(Data extracted from a collection)
• • • • •

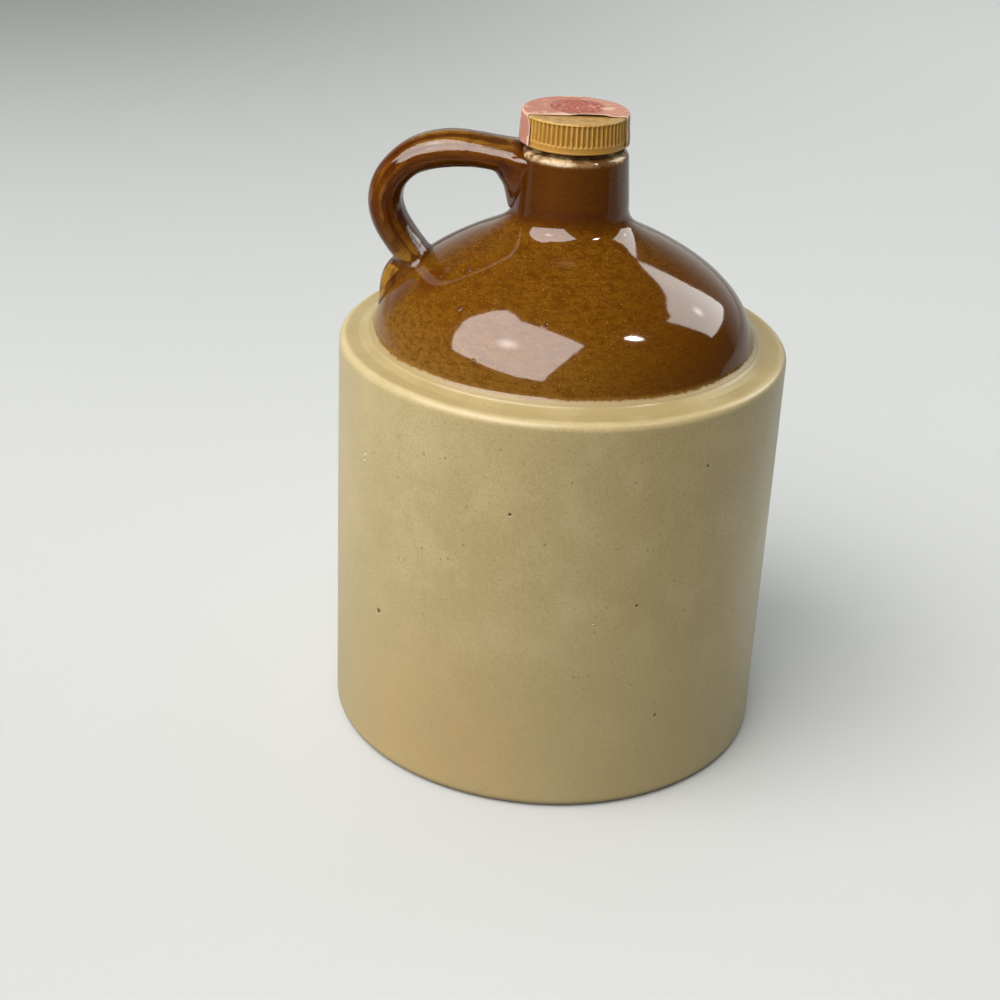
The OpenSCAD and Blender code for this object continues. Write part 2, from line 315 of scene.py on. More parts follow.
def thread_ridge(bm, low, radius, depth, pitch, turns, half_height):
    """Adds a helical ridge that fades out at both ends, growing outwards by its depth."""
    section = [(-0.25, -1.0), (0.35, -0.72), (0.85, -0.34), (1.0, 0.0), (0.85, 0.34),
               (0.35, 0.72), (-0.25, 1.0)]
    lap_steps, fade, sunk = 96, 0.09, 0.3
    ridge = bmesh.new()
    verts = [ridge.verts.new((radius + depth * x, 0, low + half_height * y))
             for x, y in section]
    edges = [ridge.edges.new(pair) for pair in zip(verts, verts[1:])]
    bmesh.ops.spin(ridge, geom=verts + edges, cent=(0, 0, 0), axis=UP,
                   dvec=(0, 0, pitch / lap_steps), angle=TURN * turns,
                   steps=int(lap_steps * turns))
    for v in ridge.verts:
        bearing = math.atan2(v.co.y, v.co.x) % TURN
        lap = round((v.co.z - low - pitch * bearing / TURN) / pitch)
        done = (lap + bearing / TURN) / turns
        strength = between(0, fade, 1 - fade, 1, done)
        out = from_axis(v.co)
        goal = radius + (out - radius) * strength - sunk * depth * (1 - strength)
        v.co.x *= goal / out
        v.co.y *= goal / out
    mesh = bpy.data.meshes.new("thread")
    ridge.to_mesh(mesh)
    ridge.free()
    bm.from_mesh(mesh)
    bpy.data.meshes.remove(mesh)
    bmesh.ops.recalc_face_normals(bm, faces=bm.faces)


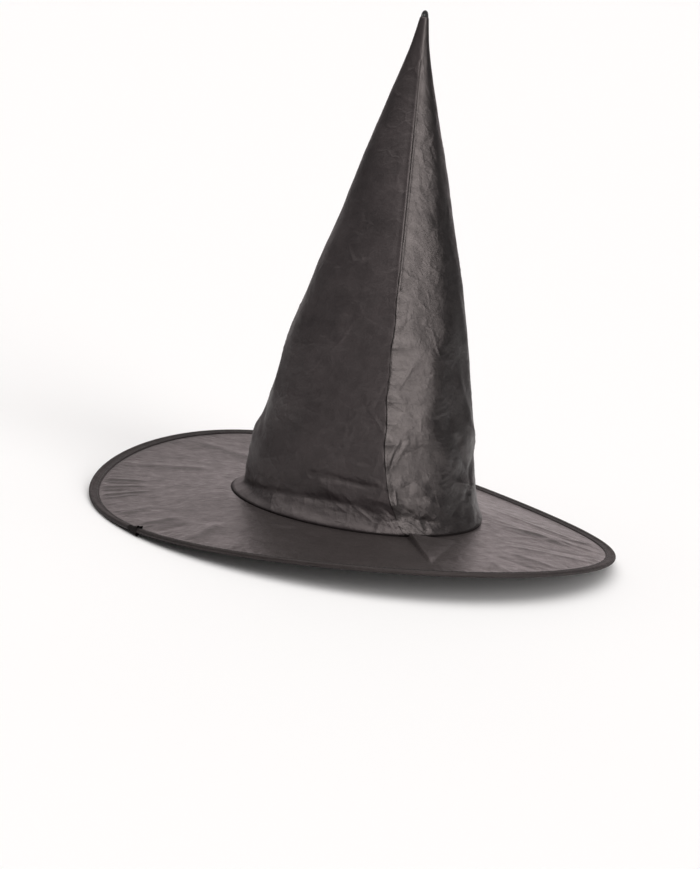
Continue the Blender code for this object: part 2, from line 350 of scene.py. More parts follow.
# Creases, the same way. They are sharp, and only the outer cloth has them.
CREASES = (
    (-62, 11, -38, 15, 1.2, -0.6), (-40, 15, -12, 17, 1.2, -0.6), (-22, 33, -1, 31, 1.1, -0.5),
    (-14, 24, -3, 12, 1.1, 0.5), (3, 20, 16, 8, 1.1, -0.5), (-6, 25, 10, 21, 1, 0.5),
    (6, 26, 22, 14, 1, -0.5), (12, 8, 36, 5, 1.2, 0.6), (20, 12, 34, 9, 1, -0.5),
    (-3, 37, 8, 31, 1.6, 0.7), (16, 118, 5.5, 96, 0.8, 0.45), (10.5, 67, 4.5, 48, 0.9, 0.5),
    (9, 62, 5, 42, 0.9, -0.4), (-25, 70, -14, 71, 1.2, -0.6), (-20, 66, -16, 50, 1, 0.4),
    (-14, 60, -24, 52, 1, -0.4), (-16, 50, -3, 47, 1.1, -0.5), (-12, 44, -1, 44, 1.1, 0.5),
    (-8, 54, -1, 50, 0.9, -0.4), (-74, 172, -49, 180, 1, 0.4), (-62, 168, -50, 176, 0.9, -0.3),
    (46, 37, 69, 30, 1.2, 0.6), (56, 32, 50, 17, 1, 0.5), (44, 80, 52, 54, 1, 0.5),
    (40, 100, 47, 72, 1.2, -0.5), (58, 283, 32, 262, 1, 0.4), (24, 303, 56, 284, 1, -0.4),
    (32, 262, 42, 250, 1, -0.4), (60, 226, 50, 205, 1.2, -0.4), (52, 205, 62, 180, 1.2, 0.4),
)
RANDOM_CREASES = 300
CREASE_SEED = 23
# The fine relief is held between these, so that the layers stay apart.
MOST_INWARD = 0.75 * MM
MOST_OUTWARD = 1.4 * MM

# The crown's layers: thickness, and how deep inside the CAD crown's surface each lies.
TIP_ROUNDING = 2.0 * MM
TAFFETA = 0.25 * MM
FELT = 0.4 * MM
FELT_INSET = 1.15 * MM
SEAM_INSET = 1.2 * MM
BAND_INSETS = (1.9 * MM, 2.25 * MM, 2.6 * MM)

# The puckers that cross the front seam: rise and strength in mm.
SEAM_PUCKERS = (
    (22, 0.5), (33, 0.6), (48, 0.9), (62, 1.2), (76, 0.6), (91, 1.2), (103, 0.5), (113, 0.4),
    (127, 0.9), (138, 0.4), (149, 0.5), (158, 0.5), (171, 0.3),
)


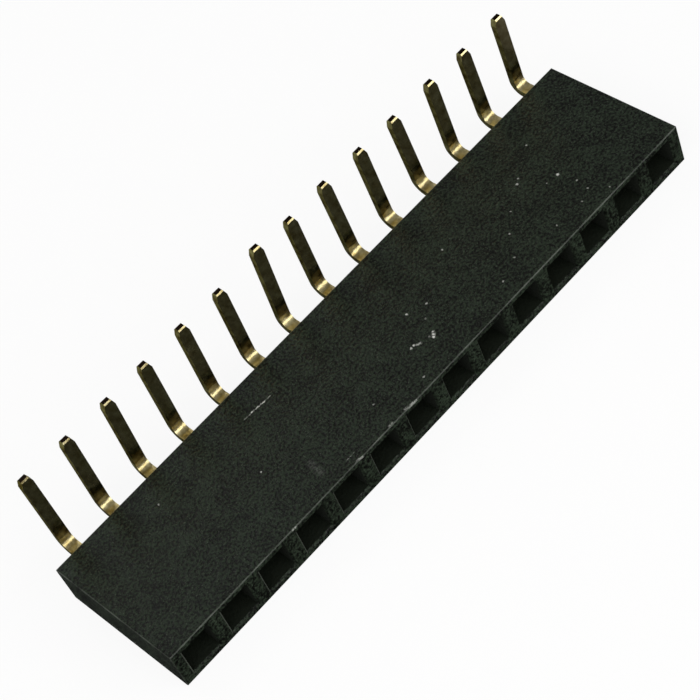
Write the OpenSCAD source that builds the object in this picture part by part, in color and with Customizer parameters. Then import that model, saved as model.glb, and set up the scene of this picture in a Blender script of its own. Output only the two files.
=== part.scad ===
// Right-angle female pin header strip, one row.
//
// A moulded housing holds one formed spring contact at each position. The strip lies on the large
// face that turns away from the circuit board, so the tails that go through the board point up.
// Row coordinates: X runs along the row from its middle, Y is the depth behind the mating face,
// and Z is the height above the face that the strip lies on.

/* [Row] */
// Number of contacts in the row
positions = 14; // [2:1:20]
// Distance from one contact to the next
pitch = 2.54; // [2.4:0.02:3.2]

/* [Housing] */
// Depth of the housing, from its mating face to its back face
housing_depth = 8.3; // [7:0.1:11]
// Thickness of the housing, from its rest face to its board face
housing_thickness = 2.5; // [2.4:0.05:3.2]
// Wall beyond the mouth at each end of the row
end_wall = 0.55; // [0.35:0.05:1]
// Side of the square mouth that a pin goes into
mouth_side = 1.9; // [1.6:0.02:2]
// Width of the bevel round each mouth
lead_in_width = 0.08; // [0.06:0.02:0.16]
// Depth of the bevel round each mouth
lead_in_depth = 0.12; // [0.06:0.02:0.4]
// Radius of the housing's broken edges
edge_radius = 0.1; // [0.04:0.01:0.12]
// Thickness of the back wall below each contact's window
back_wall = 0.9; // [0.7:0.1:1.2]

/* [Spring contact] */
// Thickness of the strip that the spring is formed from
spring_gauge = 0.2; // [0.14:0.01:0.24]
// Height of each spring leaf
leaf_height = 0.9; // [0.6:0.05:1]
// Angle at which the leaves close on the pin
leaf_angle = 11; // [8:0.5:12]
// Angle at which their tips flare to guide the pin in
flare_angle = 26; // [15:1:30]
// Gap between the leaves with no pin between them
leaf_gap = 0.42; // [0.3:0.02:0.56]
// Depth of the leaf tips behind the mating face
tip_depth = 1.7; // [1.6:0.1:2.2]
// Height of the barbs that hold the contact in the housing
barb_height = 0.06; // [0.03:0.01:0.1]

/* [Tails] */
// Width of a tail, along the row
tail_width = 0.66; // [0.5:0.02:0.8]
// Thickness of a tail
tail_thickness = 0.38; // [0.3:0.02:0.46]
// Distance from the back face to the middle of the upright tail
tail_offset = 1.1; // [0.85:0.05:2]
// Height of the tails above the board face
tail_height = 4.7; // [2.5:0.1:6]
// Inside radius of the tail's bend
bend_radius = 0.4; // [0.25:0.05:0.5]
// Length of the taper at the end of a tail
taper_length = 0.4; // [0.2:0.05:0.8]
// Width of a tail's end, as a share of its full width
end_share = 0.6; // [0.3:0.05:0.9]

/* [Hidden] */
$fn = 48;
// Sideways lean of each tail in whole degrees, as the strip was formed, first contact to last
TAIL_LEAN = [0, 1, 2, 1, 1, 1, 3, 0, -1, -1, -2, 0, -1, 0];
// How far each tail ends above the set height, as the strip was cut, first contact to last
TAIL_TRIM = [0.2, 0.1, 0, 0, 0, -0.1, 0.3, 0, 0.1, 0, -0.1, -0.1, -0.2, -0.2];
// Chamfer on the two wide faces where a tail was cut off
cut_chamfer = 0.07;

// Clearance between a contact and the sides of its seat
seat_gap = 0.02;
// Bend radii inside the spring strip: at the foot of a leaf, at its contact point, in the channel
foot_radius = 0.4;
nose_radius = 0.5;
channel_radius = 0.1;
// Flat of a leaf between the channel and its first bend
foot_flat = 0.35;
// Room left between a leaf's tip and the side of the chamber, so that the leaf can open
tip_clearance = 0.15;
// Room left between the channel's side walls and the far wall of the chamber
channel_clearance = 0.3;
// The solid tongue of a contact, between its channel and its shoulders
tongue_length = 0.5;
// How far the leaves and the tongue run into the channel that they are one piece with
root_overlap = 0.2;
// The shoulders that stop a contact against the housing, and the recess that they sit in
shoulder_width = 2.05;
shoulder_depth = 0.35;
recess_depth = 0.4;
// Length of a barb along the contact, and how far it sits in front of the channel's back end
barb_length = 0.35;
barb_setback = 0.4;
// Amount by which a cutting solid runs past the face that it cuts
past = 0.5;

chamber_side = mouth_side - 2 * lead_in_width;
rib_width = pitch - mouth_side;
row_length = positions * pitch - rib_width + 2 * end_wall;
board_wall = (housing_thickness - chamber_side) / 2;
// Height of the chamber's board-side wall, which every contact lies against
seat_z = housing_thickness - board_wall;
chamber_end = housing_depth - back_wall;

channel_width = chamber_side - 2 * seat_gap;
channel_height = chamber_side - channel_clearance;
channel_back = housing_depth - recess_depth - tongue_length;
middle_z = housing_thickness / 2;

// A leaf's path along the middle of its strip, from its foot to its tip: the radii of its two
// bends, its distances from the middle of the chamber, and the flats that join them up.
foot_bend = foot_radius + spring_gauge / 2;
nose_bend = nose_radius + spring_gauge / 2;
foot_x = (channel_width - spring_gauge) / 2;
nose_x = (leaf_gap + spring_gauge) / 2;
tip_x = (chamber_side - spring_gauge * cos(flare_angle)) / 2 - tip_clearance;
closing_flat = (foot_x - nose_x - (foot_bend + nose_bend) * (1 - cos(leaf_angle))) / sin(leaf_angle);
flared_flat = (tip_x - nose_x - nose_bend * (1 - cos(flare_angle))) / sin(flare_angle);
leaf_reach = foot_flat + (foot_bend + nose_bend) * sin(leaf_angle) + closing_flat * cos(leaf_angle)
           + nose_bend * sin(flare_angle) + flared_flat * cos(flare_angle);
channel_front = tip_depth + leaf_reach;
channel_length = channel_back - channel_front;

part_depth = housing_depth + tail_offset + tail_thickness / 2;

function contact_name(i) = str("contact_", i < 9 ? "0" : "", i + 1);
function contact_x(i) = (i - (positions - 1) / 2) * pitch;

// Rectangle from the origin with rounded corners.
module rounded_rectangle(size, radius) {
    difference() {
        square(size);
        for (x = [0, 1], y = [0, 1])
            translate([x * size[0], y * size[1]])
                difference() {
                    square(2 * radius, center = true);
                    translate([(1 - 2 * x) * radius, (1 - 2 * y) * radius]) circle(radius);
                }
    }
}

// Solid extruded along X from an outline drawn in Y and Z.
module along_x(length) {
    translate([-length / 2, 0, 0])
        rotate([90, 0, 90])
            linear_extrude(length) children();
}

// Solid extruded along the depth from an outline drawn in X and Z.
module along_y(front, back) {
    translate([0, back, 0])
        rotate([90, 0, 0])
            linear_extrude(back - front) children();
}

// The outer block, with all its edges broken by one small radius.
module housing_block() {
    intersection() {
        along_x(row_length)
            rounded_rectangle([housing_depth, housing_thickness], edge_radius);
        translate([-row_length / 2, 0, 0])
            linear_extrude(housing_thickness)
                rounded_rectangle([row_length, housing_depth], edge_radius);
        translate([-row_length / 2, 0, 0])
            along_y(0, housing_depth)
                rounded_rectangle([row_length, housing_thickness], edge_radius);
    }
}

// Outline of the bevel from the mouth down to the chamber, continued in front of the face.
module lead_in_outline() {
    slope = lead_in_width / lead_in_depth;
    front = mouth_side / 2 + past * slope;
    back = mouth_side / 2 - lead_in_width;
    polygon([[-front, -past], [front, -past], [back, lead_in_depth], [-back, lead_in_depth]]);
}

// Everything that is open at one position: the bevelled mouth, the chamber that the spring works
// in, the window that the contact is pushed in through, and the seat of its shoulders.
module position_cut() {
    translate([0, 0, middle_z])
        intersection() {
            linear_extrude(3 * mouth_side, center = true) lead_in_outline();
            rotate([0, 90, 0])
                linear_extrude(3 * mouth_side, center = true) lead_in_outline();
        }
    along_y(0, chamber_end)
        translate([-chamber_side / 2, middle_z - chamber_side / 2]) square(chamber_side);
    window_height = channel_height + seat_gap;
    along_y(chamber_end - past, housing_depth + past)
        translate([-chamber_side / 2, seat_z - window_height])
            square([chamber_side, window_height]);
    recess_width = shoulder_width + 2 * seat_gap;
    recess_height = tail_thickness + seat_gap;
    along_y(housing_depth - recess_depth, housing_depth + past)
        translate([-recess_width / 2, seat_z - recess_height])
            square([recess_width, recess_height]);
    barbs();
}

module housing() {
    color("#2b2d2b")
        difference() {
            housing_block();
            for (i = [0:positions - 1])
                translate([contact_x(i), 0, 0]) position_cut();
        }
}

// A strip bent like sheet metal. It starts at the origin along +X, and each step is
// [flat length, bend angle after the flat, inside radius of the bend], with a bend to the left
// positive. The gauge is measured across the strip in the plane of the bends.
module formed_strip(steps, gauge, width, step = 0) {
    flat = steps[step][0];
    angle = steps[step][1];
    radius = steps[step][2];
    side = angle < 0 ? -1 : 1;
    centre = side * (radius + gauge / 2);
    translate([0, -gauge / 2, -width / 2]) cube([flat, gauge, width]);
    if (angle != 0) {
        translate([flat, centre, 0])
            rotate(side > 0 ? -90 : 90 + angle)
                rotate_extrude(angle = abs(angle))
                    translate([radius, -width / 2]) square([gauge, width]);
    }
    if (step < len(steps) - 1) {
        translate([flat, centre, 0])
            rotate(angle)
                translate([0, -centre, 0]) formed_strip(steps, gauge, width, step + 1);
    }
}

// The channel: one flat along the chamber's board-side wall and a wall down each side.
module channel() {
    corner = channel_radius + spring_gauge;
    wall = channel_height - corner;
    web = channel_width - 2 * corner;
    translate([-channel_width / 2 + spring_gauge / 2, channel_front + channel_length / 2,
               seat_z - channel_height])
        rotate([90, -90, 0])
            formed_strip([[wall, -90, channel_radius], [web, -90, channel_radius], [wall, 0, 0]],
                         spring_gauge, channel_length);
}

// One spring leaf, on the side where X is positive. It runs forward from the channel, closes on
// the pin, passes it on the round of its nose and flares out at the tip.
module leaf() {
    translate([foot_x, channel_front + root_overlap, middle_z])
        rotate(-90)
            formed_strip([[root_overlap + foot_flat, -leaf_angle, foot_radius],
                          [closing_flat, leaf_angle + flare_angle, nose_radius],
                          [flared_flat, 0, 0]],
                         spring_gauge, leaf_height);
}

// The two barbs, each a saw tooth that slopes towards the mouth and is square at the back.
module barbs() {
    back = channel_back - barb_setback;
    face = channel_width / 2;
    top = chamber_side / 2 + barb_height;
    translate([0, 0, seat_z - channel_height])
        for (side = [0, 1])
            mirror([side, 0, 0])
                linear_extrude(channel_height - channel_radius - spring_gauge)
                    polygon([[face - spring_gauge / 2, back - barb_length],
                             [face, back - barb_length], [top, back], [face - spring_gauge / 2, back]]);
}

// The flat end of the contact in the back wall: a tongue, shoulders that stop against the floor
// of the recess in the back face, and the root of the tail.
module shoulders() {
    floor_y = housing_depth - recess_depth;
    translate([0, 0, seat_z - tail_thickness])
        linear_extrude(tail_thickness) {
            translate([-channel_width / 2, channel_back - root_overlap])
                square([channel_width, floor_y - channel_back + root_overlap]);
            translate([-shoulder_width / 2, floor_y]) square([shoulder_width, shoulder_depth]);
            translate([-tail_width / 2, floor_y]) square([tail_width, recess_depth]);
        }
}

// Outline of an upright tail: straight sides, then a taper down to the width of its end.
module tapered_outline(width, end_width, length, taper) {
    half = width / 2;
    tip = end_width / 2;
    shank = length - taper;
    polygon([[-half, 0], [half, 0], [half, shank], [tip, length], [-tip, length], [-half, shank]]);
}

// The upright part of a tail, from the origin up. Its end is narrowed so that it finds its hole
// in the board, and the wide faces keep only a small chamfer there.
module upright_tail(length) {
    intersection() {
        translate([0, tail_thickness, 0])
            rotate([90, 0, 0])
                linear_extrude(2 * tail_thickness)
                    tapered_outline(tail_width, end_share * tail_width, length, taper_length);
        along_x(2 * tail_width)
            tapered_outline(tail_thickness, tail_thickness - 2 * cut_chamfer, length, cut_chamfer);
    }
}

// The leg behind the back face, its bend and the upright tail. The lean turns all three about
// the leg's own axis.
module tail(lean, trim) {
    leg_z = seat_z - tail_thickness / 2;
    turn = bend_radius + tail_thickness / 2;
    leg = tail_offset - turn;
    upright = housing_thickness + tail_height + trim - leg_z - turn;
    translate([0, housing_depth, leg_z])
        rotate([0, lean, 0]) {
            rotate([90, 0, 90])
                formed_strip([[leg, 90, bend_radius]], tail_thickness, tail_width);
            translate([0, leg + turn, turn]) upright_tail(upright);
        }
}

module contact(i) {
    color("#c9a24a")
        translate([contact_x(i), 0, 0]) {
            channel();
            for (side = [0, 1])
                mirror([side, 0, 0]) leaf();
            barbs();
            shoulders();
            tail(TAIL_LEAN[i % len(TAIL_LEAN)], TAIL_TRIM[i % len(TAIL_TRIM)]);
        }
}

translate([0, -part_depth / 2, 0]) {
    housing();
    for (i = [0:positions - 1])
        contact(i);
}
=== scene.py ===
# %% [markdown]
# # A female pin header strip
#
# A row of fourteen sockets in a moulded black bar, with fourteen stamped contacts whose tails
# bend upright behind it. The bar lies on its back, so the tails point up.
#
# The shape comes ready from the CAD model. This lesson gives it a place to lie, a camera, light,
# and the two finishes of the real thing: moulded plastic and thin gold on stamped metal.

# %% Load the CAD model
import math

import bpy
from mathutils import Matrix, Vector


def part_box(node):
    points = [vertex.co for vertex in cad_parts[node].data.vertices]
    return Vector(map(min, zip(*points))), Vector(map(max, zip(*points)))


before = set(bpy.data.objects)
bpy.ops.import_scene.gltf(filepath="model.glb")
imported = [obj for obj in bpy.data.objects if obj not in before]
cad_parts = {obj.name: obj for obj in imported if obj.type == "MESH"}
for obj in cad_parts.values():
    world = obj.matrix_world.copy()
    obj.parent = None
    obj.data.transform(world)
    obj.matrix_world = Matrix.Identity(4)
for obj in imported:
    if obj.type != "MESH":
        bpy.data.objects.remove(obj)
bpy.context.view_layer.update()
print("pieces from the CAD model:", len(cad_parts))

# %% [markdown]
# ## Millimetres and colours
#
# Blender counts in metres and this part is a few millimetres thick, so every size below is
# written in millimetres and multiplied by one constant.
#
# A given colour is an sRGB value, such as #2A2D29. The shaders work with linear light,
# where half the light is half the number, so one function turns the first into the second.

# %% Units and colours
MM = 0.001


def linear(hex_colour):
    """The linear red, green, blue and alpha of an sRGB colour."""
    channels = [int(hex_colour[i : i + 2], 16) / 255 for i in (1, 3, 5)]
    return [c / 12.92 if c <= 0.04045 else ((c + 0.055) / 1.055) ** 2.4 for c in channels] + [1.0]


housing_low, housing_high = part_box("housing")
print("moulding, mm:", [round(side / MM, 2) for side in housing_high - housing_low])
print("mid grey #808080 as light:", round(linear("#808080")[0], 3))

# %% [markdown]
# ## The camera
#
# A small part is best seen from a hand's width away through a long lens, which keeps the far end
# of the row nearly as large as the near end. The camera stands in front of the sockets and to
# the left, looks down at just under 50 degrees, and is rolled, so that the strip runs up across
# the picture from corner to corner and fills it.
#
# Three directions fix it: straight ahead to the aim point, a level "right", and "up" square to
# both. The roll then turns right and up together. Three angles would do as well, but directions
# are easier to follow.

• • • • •

Only the lines from the line with "Continue the Blender" to the line with "BAND_INSETS = (1.9 * MM, 2.25 * MM, 2.6 * MM)", inclusive, are to be printed, exactly as they appear.

Continue the Blender code for this object: part 2, from line 350 of scene.py. More parts follow.
# Creases, the same way. They are sharp, and only the outer cloth has them.
CREASES = (
    (-62, 11, -38, 15, 1.2, -0.6), (-40, 15, -12, 17, 1.2, -0.6), (-22, 33, -1, 31, 1.1, -0.5),
    (-14, 24, -3, 12, 1.1, 0.5), (3, 20, 16, 8, 1.1, -0.5), (-6, 25, 10, 21, 1, 0.5),
    (6, 26, 22, 14, 1, -0.5), (12, 8, 36, 5, 1.2, 0.6), (20, 12, 34, 9, 1, -0.5),
    (-3, 37, 8, 31, 1.6, 0.7), (16, 118, 5.5, 96, 0.8, 0.45), (10.5, 67, 4.5, 48, 0.9, 0.5),
    (9, 62, 5, 42, 0.9, -0.4), (-25, 70, -14, 71, 1.2, -0.6), (-20, 66, -16, 50, 1, 0.4),
    (-14, 60, -24, 52, 1, -0.4), (-16, 50, -3, 47, 1.1, -0.5), (-12, 44, -1, 44, 1.1, 0.5),
    (-8, 54, -1, 50, 0.9, -0.4), (-74, 172, -49, 180, 1, 0.4), (-62, 168, -50, 176, 0.9, -0.3),
    (46, 37, 69, 30, 1.2, 0.6), (56, 32, 50, 17, 1, 0.5), (44, 80, 52, 54, 1, 0.5),
    (40, 100, 47, 72, 1.2, -0.5), (58, 283, 32, 262, 1, 0.4), (24, 303, 56, 284, 1, -0.4),
    (32, 262, 42, 250, 1, -0.4), (60, 226, 50, 205, 1.2, -0.4), (52, 205, 62, 180, 1.2, 0.4),
)
RANDOM_CREASES = 300
CREASE_SEED = 23
# The fine relief is held between these, so that the layers stay apart.
MOST_INWARD = 0.75 * MM
MOST_OUTWARD = 1.4 * MM

# The crown's layers: thickness, and how deep inside the CAD crown's surface each lies.
TIP_ROUNDING = 2.0 * MM
TAFFETA = 0.25 * MM
FELT = 0.4 * MM
FELT_INSET = 1.15 * MM
SEAM_INSET = 1.2 * MM
BAND_INSETS = (1.9 * MM, 2.25 * MM, 2.6 * MM)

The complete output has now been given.